The Sepahis generally remained faithful to the foreign masters despite all the misbehaviour and the mistreatment, unless there was a gross affront to their religion. In 1806 the Sepahis in Vellore rebelled when an order came that the soldiers should not wear marks of caste upon their forehead or that they should shave their beard or wear turbans with leather cockades. The soldiers got the backing of the imprisoned sons of Tipu Sultan. The revolt lasted one full day during which the mutineers seized the Vellore Fort and killed or wounded about 200 British troops. The soldiers killed their commanding officers and hundreds of the soldiers of the 69th Regiment and raised the flag of Tipu Sultan of Mysore at dawn. Tipu's son Fateh Hyder joined the mutineers. One British officer escaped to alerted the garrison in Arcot. The British forces under Gillespie broke through the defence and about 100 of the rebel soldiers were summarily executed. The British ruthlessly crushed the rebellion as the surviving rebel soldiers were captured and court martialed. Of them six were blown away by the guns, five were shot dead, eight were hanged and five were transported for life (source: Wikipedia). The orders that were offending to the religious sentiments, were cancelled and the people responsible for giving such orders were called back to England. The Tipu Sultan's sons were transferred to Calcutta.
Mutiny in Barrackpore - 1824
Another mutiny of serious nature broke out in Barrackpore near Calcutta, in 1824 when the soldiers of 47th Native Infantry were supposed to take part in the Burmese war. This was also related to non payment of allowances and the rough treatment received in the hands of the superior officers when allowances were sought for transfer of luggage. The soldiers refused to take part in Burmese war unless they were paid more and in a parade in November, broke out in open violence. European troops were brought from Calcutta and when the Indian soldiers refused to comply with the order to ground arms, the European soldiers fired at them from the rear. Atleast 60 were killed and many had to escape. They were taken prisoner, court martialed and a large number were sentenced to death. Native officers were dismissed from service. The real reason was religious because the Sepahis were forbidden from boarding a ship that would cross the ocean. Also the prospect of the Burmese war was dreadful. Added to these were factors like want of transportation, bad knapsacks and irregular promotion.
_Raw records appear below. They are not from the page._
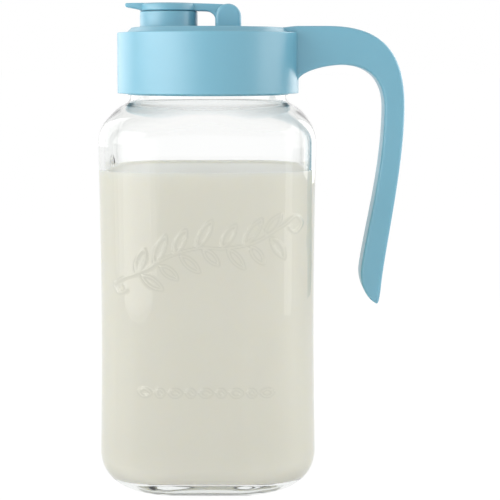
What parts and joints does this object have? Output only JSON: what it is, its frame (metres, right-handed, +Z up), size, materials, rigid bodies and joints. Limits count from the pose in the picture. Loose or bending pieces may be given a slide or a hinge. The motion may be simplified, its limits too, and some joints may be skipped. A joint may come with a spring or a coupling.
{
  "type": "mason jar pitcher",
  "caption": "Square glass mason jar of milk with a screwed plastic pour lid that has a side handle, a round spout and a hinged flip cap.",
  "frame": {"origin": "centre of the jar's foot, on the surface that it stands on", "axes": "+Z up, +X towards the handle, -X towards the spout's pouring side, -Y the front of the jar"},
  "size_m": [0.1565, 0.11, 0.2483],
  "materials": {
    "clear_glass": "clear, smooth, moulded",
    "milk": "opaque creamy liquid with a calm surface",
    "blue_plastic": "satin moulded polypropylene"
  },
  "bodies": {
    "pitcher": {"jar": "clear_glass", "milk": "milk", "lid": "blue_plastic"},
    "cap": {"flip_cap": "blue_plastic"}
  },
  "joints": [
    {"name": "cap_hinge", "type": "hinge", "parent": "pitcher", "child": "cap", "pos_m": [0.0105, 0, 0.2412], "axis": [0, 1, 0], "range_deg": [0, 110]}
  ]
}
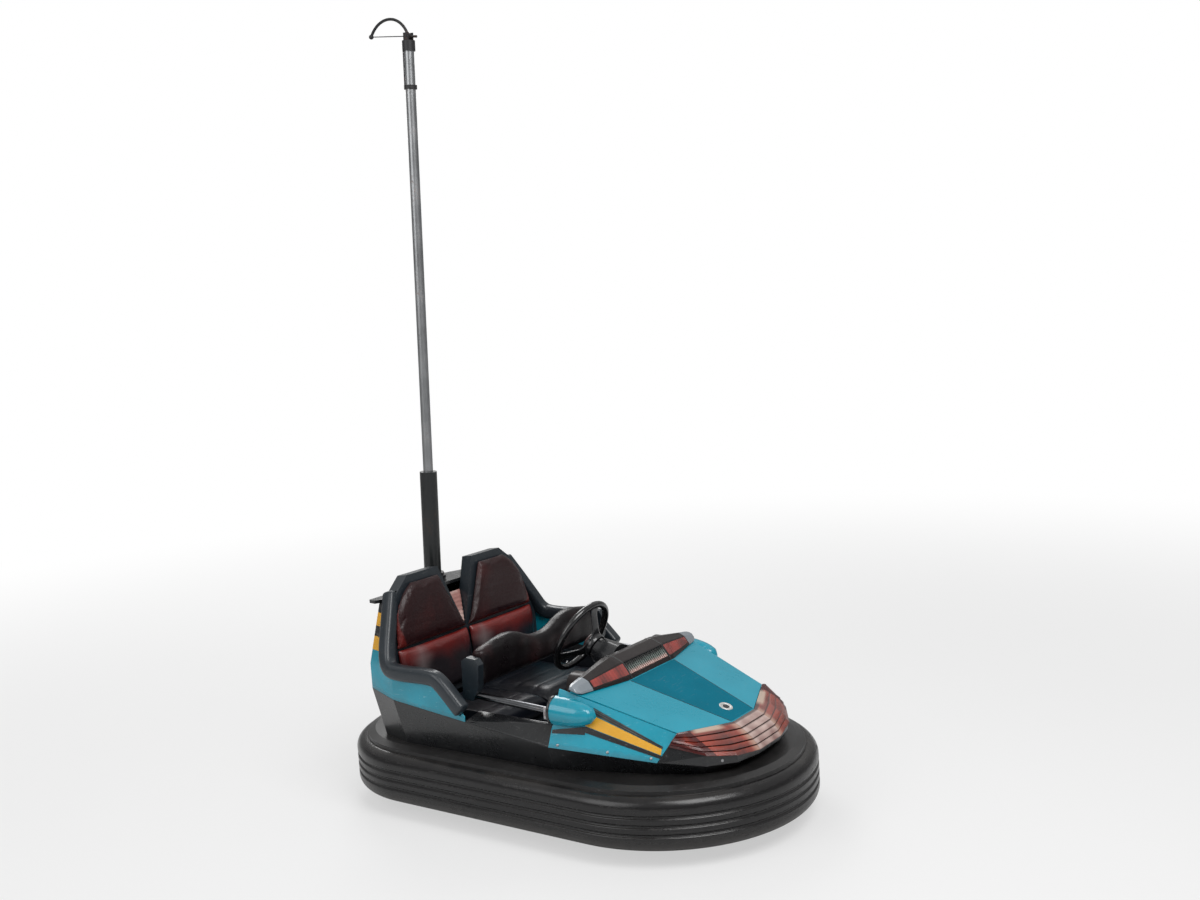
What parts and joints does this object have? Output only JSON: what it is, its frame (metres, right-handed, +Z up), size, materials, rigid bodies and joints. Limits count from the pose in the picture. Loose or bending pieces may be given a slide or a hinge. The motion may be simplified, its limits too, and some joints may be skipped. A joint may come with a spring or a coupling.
{
  "type": "bumper car",
  "caption": "Two-seat fairground bumper car with a rubber ring, faceted nose lamps, lap bar and a tall mast with a ceiling current collector.",
  "frame": {"origin": "on the floor, at the middle of the rubber bumper's length and width", "axes": "+X forward, +Y to the car's left, +Z up"},
  "size_m": [1.9598, 1.18, 3.2278],
  "materials": {
    "bumper_rubber": "matte, scuffed",
    "tyre_rubber": "matte",
    "blue_plastic": "glossy moulded plastic",
    "yellow_plastic": "glossy stripe",
    "black_plastic": "dark moulded plastic",
    "grey_plastic": "dark grey moulded plastic",
    "amber_lens": "red-orange ribbed lens",
    "clear_lens": "clear ribbed lens over a white reflector",
    "red_lens": "red lens",
    "vinyl": "maroon vinyl",
    "black_vinyl": "black vinyl",
    "frame_steel": "dark paint",
    "bare_steel": "turned steel",
    "mast_steel": "galvanised tube",
    "chrome_tube": "polished",
    "carbon": "carbon brush"
  },
  "bodies": {
    "body": {"bumper_ring": "bumper_rubber", "hood": "blue_plastic", "flanks": "blue_plastic", "pods": "blue_plastic", "sills": "blue_plastic", "quarters": "blue_plastic", "stripe_inlays": "yellow_plastic", "rear_stripes": "yellow_plastic", "bumper_shelf": "black_plastic", "base_skirt": "black_plastic", "nose_chin": "black_plastic", "dash": "black_plastic", "column_shroud": "black_plastic", "tub": "black_plastic", "rear_body": "black_plastic", "rear_deck": "black_plastic", "cowl": "grey_plastic", "cowl_grille": "grey_plastic", "bolsters": "grey_plastic", "seat_shell": "grey_plastic", "corner_lenses": "amber_lens", "nose_lens": "clear_lens", "cowl_lenses": "red_lens", "rear_lamps": "red_lens", "seat_back": "vinyl", "valley_pad": "vinyl", "seat_cushion": "black_vinyl", "chassis": "frame_steel", "rear_axle": "frame_steel", "mast_socket": "frame_steel", "mast_sleeve": "frame_steel", "collector_head": "frame_steel", "slew_ring": "bare_steel", "pedal": "bare_steel", "lap_pivots": "bare_steel", "mast_tube": "mast_steel", "contact_brush": "carbon"},
    "turret": {"turret": "frame_steel", "drive_motor": "frame_steel"},
    "drive_wheel": {"drive_hub": "bare_steel", "drive_tyre": "tyre_rubber"},
    "rear_wheel_left": {"rear_hub_left": "bare_steel", "rear_tyre_left": "tyre_rubber"},
    "rear_wheel_right": {"rear_hub_right": "bare_steel", "rear_tyre_right": "tyre_rubber"},
    "steering": {"steering_wheel": "black_plastic", "wheel_pad": "vinyl"},
    "lap_bar": {"lap_frame": "chrome_tube", "lap_brackets": "grey_plastic", "lap_pad": "black_vinyl"},
    "collector": {"collector_bow": "frame_steel"}
  },
  "joints": [
    {"name": "turret_turn", "type": "hinge", "parent": "body", "child": "turret", "pos_m": [0.632, 0, 0.1], "axis": [0, 0, 1], "continuous": true},
    {"name": "drive_spin", "type": "hinge", "parent": "turret", "child": "drive_wheel", "pos_m": [0.632, 0, 0.13], "axis": [0, 1, 0], "continuous": true},
    {"name": "rear_spin_left", "type": "hinge", "parent": "body", "child": "rear_wheel_left", "pos_m": [-0.55, 0.38, 0.1], "axis": [0, 1, 0], "continuous": true},
    {"name": "rear_spin_right", "type": "hinge", "parent": "body", "child": "rear_wheel_right", "pos_m": [-0.55, -0.38, 0.1], "axis": [0, 1, 0], "continuous": true},
    {"name": "steering_turn", "type": "hinge", "parent": "body", "child": "steering", "pos_m": [0.009, 0, 0.66], "axis": [-0.8829, 0, 0.4695], "continuous": true},
    {"name": "lap_bar_raise", "type": "hinge", "parent": "body", "child": "lap_bar", "pos_m": [0.165, 0, 0.487], "axis": [0, 1, 0], "range_deg": [0, 65]},
    {"name": "collector_tilt", "type": "hinge", "parent": "body", "child": "collector", "pos_m": [-0.68147, 0, 3.13696], "axis": [0, -1, 0], "range_deg": [0, 25], "stiffness_Nm_per_rad": 5, "springref_deg": -28.65}
  ],
  "couplings": [
    {"joint": "steering_turn", "follows": "turret_turn", "ratio": 2}
  ]
}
The ringleader of the mutiny was a Brahmin of 27th Regiment Native Infantry, on whose execution spot a banyan tree was planted by the sepahis. His articles of worship were carefully preserved. The mutiny and the memory of the martyrs to its caused stayed with the Sepahis for a long time, until 1857 when Mangal Pandey, another Brahmin, was the first to declare open revolt from Barrackpore, and was executed.
In 1825 disturbances broke out in Assam. Grenadier Company refused to march on the pretext of bad climate. Ringleaders were executed while other sepahis were discharged. In 1838 and 1839 non payment of fees or bhattas led to the rebellion in the ranks in Solapur, Secunderabad, Hyderabad, Malegaon, and Kota. Some of the regiments were disbanded and the rest were pardoned. Discontent brew during Anglo Afghan wars when the Hindu soldiers were forced to cross Sindh and Muslim sepahis were forced to fight against their own religious brothers. Their leaders were shot dead by the British Army officers for expressing their dissatisfaction. In 1844 similar rebellion broke out when the armies were stationed in Sindh as they were expecting higher pay and did not get. Again the ringleaders were all executed ruthlessly or were imprisoned for life. After this treatment the sepahis agreed to march to Sindh unconditionally. Sporadic mutinies took place in 1849 and 1850 in Punjab in a company under Charles Napier. To Napier's credit, he did not execute with anyone but imprisoned them and also took a sympathetic view by providing compensation at a higher rate. For this he was severely reprimanded by Dalhousie, the Governor General, and resigned his post in disgust.